Progress? RIPE NCC reports 85% of prefixes in Europe have valid ROAs, with 75% of peers implementing ROV. In the US, ARIN sits at 55% ROV adoption among big networks. Globally, Hurricane Electric’s metrics show only 42% of routes validated as of mid-2024. Asia lags hardest at under 20%. Why? Complexity: operators must generate keys, publish ROAs, and configure routers. Expired ROAs (common due to short lifetimes) invalidate legit routes, risking outages.

BGPsec aims deeper, signing entire AS paths, but it’s a ghost—zero production deployment after 15 years. Alternatives like SIDR never took off. Even RPKI falters: attackers create lookalike prefixes (e.g., 1.1.1.1 vs. 1.1.1.2), slipping past origin checks.
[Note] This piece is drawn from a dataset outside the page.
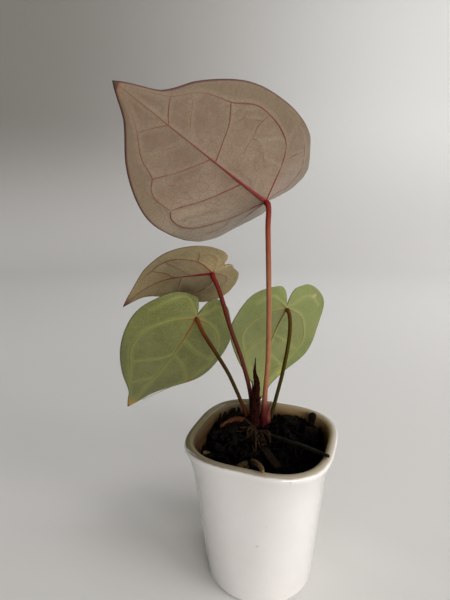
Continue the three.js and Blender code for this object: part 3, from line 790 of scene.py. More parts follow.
@dataclass(frozen=True)
class Blade:
    """A heart-shaped blade, bent as on the CAD part.

    Attributes:
        name: the leaf's name.
        length: from the stalk to the tip.
        attachment: where the stalk meets the blade.
        elevation: how far the upper side faces upwards, in degrees.
        azimuth: the way that the upper side faces, in degrees.
        heading: the way that the midrib sets out.
        arch: bend along the midrib.
        cup: bend across it.
        twist: twist along it.
        tip_curl: extra bend at the tip.
        lobe_lift: how far the lobes stand up behind the stalk.
        left: outline radii at OUTLINE_ANGLES, as shares of the length.
        right: the other half's.
        waves: waves of the edge.
        veins: the main veins.
        finish: its colours.
        slot: its material slot; not used.
        rim_wave: how high the edge's waves are.
        rim_ripple: how high its small ripples are.
        pucker: how high the soft bumps between the veins are.
        pucker_size: how wide they are.
        groove: how deep the veins sink into the upper side.
        groove_width: how wide those grooves are.
        vein_overlap: how far a raised vein's middle lies within the skin.
    """

    name: str
    length: float
    attachment: Point
    elevation: float
    azimuth: float
    heading: Point
    arch: float
    cup: float
    twist: float
    tip_curl: float
    lobe_lift: float
    left: tuple[float, ...]
    right: tuple[float, ...]
    waves: int
    veins: tuple[Vein, ...]
    finish: LeafFinish
    slot: Slot
    half_thickness: float = 0.33
    rim_wave: float = 0.7
    rim_ripple: float = 0.0
    pucker: float = 0.22
    pucker_size: float = 7.0
    groove: float = 0.26
    groove_width: float = 1.1
    vein_overlap: float = 0.12
    rings: int = 92
    sectors: int = 230

    def axes(self) -> tuple[Array, Array, Array]:
        """Gives the blade's normal, the midrib's way and the way across."""
        elevation = math.radians(self.elevation)
        azimuth = math.radians(self.azimuth)
        flat = math.cos(elevation)
        normal = np.array([flat * math.cos(azimuth), flat * math.sin(azimuth), math.sin(elevation)])
        along = np.array(self.heading) - normal * normal.dot(self.heading)
        along /= np.linalg.norm(along)
        return normal, along, np.cross(normal, along)

    def rise(self, u: Array, v: Array) -> Array:
        """Gives the height above the blade's plane, in shares of its length."""
        ahead = np.maximum(u, 0)
        lift = self.lobe_lift * (np.hypot(u, v) - u) / 2
        return lift - self.arch * ahead**2 - self.cup * v * v - self.twist * u * v - self.tip_curl * ahead**3

    def outline(self, degrees: Array) -> Array:
        """Gives the outline's radius, in shares of the length."""
        left = monotone_curve(OUTLINE_ANGLES, self.left)(np.abs(degrees))
        right = monotone_curve(OUTLINE_ANGLES, self.right)(np.abs(degrees))
        return np.where(degrees >= 0, left, right)

    def reach(self, u: Array, v: Array) -> Array:
        """Gives how far out spots lie, from 0 at the stalk to 1 on the outline."""
        return np.hypot(u, v) / self.outline(np.degrees(np.arctan2(v, u)))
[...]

Hacker News threads capture the skepticism. Users debate: “RPKI helps, but without universal ROV, it’s theater.” One commenter notes 90% of hijacks target un-ROA’d prefixes. Fair point—it’s better than nothing, blocking 99% of origin fraud where deployed. But “safe”? No. A 2023 study by CAIDA found RPKI stops 70-80% of hijacks in covered regions, yet global incidents persist.

Why This Matters and What You Can Do

For businesses, BGP risks translate to real dollars: downtime costs Fortune 500 firms $5,000 per minute. Crypto exchanges bleed from wallet drains. Nation-states weaponize it—Russia hijacked Twitter traffic in 2022 amid Ukraine tensions. Users feel latency spikes or outages; worse, eavesdroppers snag unencrypted data.

You can’t fix BGP solo, but mitigate: monitor routes with tools like BGPmon or Cloudflare’s Radar. Use anycast DNS for resilience. VPNs encrypt traffic, dodging hijacks. Enterprises, deploy ROV now—it’s free on most routers (e.g., router bgp ... validate-routes on Cisco). Demand your ISP supports it.

Bottom line: BGP edges toward safety, but full security needs 100% adoption, unlikely soon. Until then, assume your traffic routes through untrusted paths. Watch the metrics— if RPKI hits 80% by 2026, we might call it “safer.” For now, it’s a patched sieve holding the internet afloat.